Wednesday, April 16, 2008

Rumi for two



Listen to the cry of the reed, how it complains,
how it sings of separation:
"Ever since they tore me from my home,
My laments have moved men and women to tears.
I burst my breast, venting my sighs,
All to express the depth of my yearning."


The above lines (roughly) open the Masnavi I Ma'navi, or "Spiritual Couplets," of Jalal ad-Din Muhammad Balkhi-Rumi, better known in the U.S. as simply "Rumi" (that's his tomb, above), and give an immediate sense of the compact, lyrical pathos of the great Sufi poet's work. They also (obviously) serve as the titular inspiration for Sinan Ünel’s The Cry of the Reed, now at the BCA's Wimberley Theatre through May 3. Indeed, Ünel was mulling a play based on Rumi's life before reports of the kidnapping of two journalists in Iraq gave him the idea of exploring the poet's philosophy instead, via the clash of cultures in the war-torn Middle East.

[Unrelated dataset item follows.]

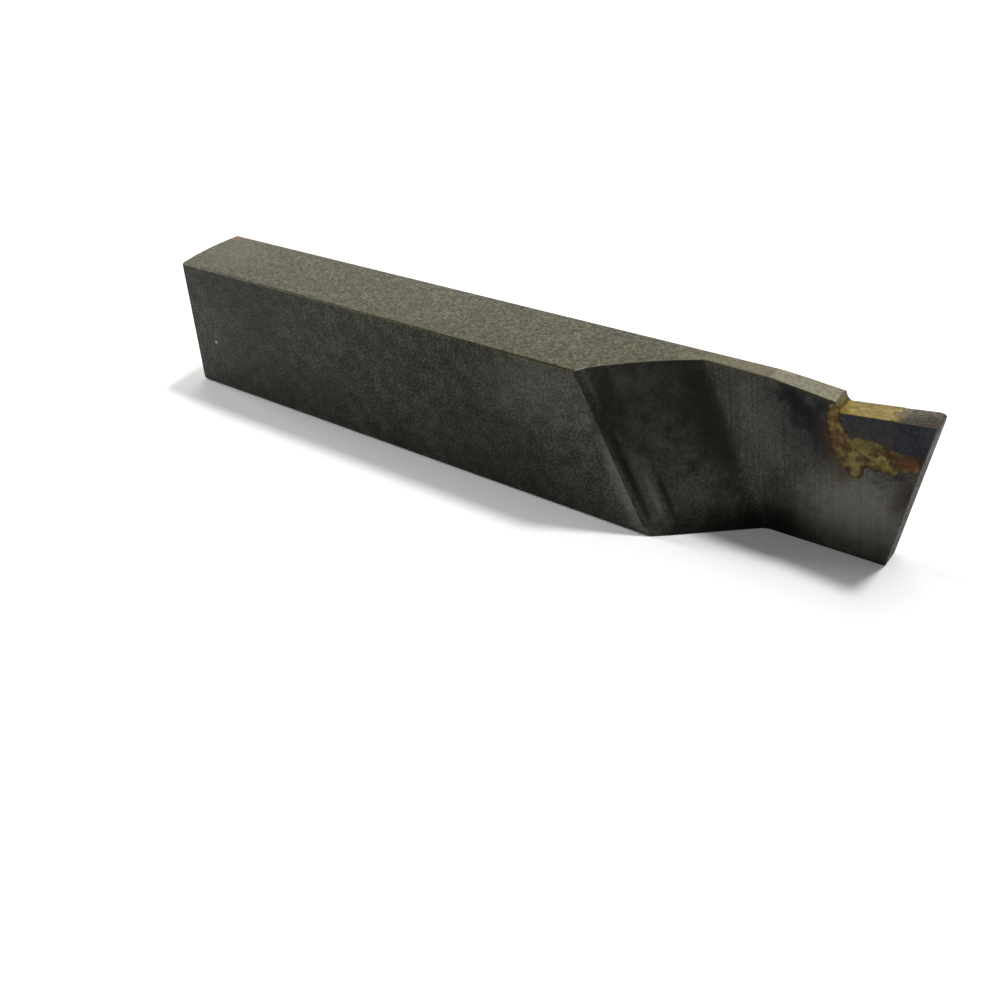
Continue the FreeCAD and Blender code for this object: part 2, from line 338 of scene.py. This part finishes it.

And the resulting play is, indeed, all about dislocation and dualism: it takes place in two countries and across two cultures, and two "scenes" often play simultaneously in the same space, with two protagonists in each (on one side, the two journalists are held captive; on the other, one journalist's lover and her mother desperately try to locate her). Even minor characters tend to bifurcate - the chief kidnapper is replaced by his brother, played by the same actor, and the comic relief in one half of the play has a much darker mirror in the other. Ünel has clearly attempted to physicalize, on stage, the central insight of Rumi: that we have been cleaved from God - or at least from spiritual unity - and that we long for re-unification. (A sense of this mystical integration is the central goal of the sema dance, the trancelike whirling of the dervishes that closes the play.)

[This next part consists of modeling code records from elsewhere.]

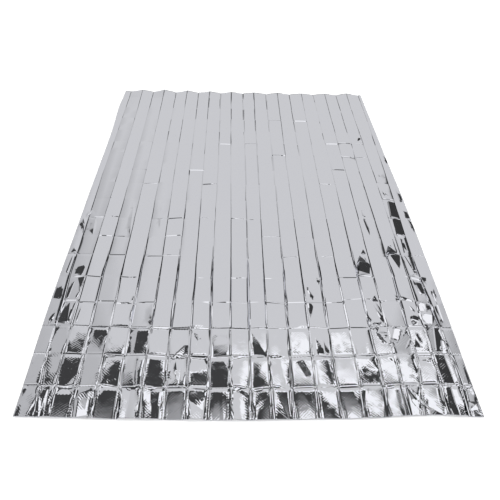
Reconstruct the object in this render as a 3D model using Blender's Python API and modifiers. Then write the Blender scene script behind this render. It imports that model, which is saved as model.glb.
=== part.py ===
"""Emergency foil blanket, opened out and lying on a flat surface.

It is one cut length of aluminised film. In its pack the film is folded across its width into a stack
of narrow panels, and the stack is folded along its length. The opened sheet keeps that grid: long
folds that stand up and lie down by turns, weaker cross folds, and crumples near the two long edges.

Places on the sheet are u, from the left cut edge, and v, from the near cut edge. Lengths are in metres
except in the tables, which are in millimetres. The origin is the middle of the footprint, on the
surface that the sheet lies on; +Y runs along the length and +Z is up.
"""

from collections import namedtuple

import bmesh
import bpy
from mathutils import Vector, noise

MM = 0.001
SHEET_WIDTH = 1.300
SHEET_LENGTH = 2.100
THICKNESS = 0.001

# How far the cross folds lie from the near edge.
CROSS_FOLDS = (105, 222, 338, 455, 574, 693, 806, 922, 1056, 1178, 1296, 1426, 1536, 1655, 1778, 1902, 2020)
CROSS_FOLD_DEPTH = 0.0008
ROW_STEPS = 2

RIDGE_HALF_WIDTH = 0.008
RIDGE_FOOT_SHARE = 0.55
TROUGH_HALF_WIDTH = 0.003
FOLD_WANDER = 0.0012
FOLD_WANDER_PITCH = 0.090
STAND_WANDER = 0.25
STAND_WANDER_PITCH = 0.200
END_LIFT_LENGTH = 0.35
CUT_SNAP = 0.0005

# How far apart the long folds and the cross folds lie in the noise that makes them uneven.
FOLD_NOISE_STEP = 9.7
STAND_NOISE_STEP = 3.1
STAND_NOISE_LEVEL = 7
CROSS_NOISE_PITCH = 0.077
CROSS_NOISE_LEVEL = 5

FILM_COLOUR = (0.80, 0.81, 0.83, 1.0)
FILM_ROUGHNESS = 0.12

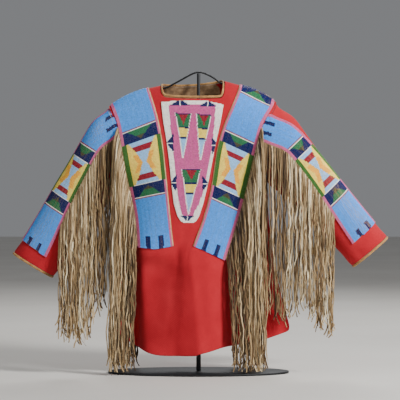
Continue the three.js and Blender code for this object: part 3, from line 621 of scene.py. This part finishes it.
def run_on(bm, end, edge):
    """Lengthens a sleeve's strip at its armhole end until it meets the edge of the shoulder's strip."""
    rim = [v for v in bm.verts if v.is_boundary]
    start = {v for v in rim if min((v.co - at).length for at in end) < 0.001 * MM}
    rims = [e for e in bm.edges if e.is_boundary and start.issuperset(e.verts)]
    added = bmesh.ops.extrude_edge_only(bm, edges=rims)["geom"]
    line = np.array(sorted((at.z, at.x) for at in edge if at.y < -6 * MM))
    for v in (v for v in added if isinstance(v, bmesh.types.BMVert)):
        meeting = np.interp(v.co.z, line[:, 0], line[:, 1])
        meeting += math.copysign(ARMHOLE_GAP * MM, v.co.x)
        if abs(meeting) < abs(v.co.x):
            v.co.x = meeting
    bm.normal_update()


def in_order(bm):
    """Sorts a mesh's points and faces by place, because extruding leaves them in another order each run."""
    way = Vector((1, 3.7, 13.1))
    bm.verts.sort(key=lambda v: v.co.dot(way))
    bm.faces.sort(key=lambda part: part.calc_center_median().dot(way))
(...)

The trouble is that Ünel may have developed a striking schema for Rumi's metaphysic, but he hasn't developed dramatic arcs (he needs two, of course) to explore it; nor has he developed plots that illuminate the ironic corollary to his main theme: that the religious fanatic can wander just as far from God as the atheist. Instead, the playwright has sketched half of his drama as a conventional thriller (the kidnapped girl - will she survive???) and the other as a sweetly pretentious "play of ideas" which trades in pontifical bon mots like "You're a lover of life - that's the foundation of faith." Uh-huh. Wow, that's like so deep.

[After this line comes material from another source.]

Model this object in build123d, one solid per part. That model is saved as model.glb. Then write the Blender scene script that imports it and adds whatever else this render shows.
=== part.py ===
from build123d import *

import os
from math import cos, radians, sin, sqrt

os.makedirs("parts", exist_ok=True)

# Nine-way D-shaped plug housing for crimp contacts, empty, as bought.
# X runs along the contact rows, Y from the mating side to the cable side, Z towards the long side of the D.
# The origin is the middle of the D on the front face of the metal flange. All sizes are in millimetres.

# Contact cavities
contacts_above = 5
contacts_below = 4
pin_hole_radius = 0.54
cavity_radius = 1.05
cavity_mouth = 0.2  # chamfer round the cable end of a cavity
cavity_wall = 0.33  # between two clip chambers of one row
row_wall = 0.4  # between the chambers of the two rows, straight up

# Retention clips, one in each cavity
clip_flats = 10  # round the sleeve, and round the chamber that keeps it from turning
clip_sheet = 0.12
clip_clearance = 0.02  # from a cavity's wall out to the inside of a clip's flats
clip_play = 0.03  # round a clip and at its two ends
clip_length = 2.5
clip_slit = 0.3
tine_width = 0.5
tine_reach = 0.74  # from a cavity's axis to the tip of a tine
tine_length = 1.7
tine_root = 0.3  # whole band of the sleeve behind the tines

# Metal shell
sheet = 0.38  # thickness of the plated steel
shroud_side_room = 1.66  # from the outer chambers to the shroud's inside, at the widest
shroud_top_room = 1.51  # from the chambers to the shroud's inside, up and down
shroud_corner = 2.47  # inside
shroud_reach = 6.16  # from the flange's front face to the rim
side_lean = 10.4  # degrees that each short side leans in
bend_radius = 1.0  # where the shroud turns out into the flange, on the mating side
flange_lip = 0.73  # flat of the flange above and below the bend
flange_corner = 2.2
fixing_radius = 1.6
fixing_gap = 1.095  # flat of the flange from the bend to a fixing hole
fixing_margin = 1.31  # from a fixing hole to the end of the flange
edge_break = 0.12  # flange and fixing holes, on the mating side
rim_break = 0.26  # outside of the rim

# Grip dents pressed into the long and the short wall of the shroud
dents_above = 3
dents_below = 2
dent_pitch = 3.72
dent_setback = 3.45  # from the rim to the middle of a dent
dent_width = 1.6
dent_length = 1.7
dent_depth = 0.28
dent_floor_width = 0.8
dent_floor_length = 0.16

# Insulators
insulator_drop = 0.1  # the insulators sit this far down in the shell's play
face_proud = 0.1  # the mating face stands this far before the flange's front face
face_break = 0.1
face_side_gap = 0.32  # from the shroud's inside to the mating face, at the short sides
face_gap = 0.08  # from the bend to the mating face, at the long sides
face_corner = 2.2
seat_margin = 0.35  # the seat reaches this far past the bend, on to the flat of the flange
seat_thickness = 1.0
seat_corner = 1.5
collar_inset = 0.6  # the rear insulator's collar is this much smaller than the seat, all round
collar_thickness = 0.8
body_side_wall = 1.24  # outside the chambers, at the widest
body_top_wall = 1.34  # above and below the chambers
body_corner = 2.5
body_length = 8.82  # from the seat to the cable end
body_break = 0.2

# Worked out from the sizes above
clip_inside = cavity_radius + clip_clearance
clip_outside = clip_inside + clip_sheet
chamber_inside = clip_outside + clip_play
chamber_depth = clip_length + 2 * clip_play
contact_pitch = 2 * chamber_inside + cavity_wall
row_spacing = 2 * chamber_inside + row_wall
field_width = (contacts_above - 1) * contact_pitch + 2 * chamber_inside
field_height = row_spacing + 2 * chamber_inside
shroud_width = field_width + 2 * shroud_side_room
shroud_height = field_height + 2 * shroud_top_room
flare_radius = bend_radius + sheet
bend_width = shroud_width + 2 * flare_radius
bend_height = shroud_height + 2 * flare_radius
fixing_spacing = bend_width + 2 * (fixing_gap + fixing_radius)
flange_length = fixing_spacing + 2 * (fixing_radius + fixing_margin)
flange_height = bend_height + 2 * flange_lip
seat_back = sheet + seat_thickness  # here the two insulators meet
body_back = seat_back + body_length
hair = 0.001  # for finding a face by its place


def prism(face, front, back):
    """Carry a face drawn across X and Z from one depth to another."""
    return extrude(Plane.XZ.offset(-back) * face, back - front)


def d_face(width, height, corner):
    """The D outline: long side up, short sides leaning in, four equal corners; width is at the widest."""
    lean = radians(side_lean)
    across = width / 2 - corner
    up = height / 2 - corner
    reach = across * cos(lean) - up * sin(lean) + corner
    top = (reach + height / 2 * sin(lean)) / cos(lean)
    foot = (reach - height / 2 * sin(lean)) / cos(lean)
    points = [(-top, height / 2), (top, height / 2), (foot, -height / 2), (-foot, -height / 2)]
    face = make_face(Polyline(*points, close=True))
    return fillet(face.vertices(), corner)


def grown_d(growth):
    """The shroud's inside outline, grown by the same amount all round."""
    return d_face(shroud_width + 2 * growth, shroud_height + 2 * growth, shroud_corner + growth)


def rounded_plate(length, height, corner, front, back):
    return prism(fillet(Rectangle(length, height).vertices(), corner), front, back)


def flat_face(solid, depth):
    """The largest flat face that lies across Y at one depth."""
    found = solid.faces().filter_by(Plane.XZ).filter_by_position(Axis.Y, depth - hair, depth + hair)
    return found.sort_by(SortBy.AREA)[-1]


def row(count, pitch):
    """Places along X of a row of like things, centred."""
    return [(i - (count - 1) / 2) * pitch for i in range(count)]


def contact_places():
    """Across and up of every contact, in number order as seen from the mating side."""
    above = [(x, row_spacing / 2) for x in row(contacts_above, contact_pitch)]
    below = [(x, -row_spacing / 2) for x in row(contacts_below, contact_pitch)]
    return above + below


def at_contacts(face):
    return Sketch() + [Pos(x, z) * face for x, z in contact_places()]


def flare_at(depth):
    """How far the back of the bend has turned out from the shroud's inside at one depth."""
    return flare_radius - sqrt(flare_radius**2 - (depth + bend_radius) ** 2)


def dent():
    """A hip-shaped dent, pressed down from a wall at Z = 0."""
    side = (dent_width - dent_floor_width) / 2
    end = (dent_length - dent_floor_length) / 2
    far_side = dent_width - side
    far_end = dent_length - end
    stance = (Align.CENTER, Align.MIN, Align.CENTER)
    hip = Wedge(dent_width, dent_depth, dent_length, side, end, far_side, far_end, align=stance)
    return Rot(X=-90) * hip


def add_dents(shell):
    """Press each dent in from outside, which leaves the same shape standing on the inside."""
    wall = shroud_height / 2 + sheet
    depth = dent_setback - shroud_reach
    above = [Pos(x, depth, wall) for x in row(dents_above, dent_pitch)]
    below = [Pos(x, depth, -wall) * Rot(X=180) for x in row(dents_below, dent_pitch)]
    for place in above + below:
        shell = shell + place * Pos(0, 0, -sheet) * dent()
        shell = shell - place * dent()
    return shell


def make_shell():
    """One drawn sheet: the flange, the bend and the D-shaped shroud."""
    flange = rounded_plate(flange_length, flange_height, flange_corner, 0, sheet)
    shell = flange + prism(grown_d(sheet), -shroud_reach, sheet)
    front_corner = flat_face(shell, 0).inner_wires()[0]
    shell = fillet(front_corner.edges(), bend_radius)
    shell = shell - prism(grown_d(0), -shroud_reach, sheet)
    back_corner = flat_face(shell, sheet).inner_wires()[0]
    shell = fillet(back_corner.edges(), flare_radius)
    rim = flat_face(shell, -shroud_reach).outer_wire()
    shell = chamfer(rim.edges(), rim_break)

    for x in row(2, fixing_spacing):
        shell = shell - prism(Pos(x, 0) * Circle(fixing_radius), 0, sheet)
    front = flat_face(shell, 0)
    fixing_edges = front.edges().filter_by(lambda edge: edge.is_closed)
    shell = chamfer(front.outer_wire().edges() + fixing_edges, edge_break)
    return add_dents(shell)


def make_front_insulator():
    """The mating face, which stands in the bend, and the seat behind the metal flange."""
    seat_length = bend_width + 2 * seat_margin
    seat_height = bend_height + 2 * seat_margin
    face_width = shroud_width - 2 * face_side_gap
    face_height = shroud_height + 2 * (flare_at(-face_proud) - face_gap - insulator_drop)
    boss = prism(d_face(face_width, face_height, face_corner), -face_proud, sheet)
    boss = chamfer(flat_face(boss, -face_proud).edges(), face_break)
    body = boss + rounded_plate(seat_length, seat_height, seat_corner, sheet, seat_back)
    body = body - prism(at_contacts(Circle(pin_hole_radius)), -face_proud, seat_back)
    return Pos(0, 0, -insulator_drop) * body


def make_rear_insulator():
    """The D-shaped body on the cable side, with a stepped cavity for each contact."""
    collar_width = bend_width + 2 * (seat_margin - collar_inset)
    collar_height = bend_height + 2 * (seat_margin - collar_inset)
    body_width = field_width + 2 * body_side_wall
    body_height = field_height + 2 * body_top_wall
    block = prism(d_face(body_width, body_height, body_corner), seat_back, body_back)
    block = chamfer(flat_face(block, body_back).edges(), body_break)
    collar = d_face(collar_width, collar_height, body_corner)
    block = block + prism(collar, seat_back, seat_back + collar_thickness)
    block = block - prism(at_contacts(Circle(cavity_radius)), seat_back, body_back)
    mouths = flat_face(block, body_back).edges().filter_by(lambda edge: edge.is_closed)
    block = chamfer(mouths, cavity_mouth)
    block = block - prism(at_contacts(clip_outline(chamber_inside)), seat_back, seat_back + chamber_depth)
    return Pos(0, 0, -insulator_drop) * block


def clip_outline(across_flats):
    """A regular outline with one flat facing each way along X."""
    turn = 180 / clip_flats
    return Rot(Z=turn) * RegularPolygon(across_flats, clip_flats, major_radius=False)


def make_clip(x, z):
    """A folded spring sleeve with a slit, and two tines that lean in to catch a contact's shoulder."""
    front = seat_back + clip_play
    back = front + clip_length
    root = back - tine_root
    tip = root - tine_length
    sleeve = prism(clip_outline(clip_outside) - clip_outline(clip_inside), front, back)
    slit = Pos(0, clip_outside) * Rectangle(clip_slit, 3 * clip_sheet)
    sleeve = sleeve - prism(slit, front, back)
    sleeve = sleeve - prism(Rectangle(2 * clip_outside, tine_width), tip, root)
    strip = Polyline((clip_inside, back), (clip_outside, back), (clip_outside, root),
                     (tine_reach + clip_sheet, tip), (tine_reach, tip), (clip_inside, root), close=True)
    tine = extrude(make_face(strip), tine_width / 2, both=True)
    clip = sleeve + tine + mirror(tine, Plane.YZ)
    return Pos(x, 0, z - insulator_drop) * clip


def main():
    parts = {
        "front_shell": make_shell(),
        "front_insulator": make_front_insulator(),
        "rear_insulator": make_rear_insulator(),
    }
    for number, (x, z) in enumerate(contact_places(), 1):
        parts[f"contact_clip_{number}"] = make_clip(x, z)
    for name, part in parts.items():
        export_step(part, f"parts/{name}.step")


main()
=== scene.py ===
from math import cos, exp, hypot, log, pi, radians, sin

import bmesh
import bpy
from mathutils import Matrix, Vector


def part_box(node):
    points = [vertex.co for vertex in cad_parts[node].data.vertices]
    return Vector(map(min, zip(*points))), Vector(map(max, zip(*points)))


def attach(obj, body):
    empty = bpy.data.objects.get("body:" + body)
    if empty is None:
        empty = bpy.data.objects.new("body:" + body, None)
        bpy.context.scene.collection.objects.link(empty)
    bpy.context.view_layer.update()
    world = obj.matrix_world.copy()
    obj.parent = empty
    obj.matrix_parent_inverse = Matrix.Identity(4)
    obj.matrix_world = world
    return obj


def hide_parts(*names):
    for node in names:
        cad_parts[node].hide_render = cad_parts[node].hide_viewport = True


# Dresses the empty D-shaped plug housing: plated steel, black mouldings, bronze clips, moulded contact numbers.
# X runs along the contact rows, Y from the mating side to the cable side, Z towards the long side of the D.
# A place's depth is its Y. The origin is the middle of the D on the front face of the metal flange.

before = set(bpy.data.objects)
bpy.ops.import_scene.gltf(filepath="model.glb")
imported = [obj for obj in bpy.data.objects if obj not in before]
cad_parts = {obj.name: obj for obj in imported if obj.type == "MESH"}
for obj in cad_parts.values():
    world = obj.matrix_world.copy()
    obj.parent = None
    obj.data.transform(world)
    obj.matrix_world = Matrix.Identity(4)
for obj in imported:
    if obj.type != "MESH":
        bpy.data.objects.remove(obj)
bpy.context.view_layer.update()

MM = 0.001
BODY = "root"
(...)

Sean Dugan and Cigdem Onat in The Cry of the Reed.

Which in a nutshell is the problem with translating Rumi into drama - what reads as gnomic wisdom on the page can sound like outtakes from Yoda on the stage. Luckily, the Huntington has fielded a strong cast which can (almost) sell Ünel's deep thoughts; we never groan at the lines, we just slowly become aware the playwright is never moving past exposition into development. Forget about actual action: even the debate between secular and spiritual never really gets started - we can feel it as the premise of what's going on, but no one ever gets under anyone else's skin, or seems on the verge of changing his or her mind. The progress toward unification, which in the end must be the plot, never begins - instead we only get a poignant phone call, between the kidnapped journalist and her mother (now herself a Sufi mystic), which essentially goes nowhere.

Still, even though Cry of the Reed eventually falls flat, I'm more sympathetic toward it than I am toward synthetic "successes" like The Clean House - Ünel is trying to write a real play, about a challenging, elusive theme that's both ancient and timely. The sheer exoticism of its locales and cultural background make it refreshingly intriguing, and it sports a superb set from Eugene Lee (a bombed-out interior built entirely of doors) which perhaps conveys the play's premise better than Ünel does himself. There is also a performance of alluring poise from Cigdem Onat as the kidnapped journalist's mother (the role was reportedly written for her), as well as solid turns from Lisa Birnbaum and Darren Pettie as the journalists, Rafi Silver as a romantic jailer, and Amir Arison as a too-broadly-written (but still sharply performed) whirling wannabe.

The trouble is that it's hard to fight the feeling that to do Rumi justice, Ünel will have to rip out most of his scenes and start over, and that the dramatic structure he requires may be too radical for the Huntington's development process (the products of which tend to move toward a certain Broadway-bound mode). He's built himself a brilliant but empty frame - rather like Lee's brilliant, empty set. Now he has to furnish it.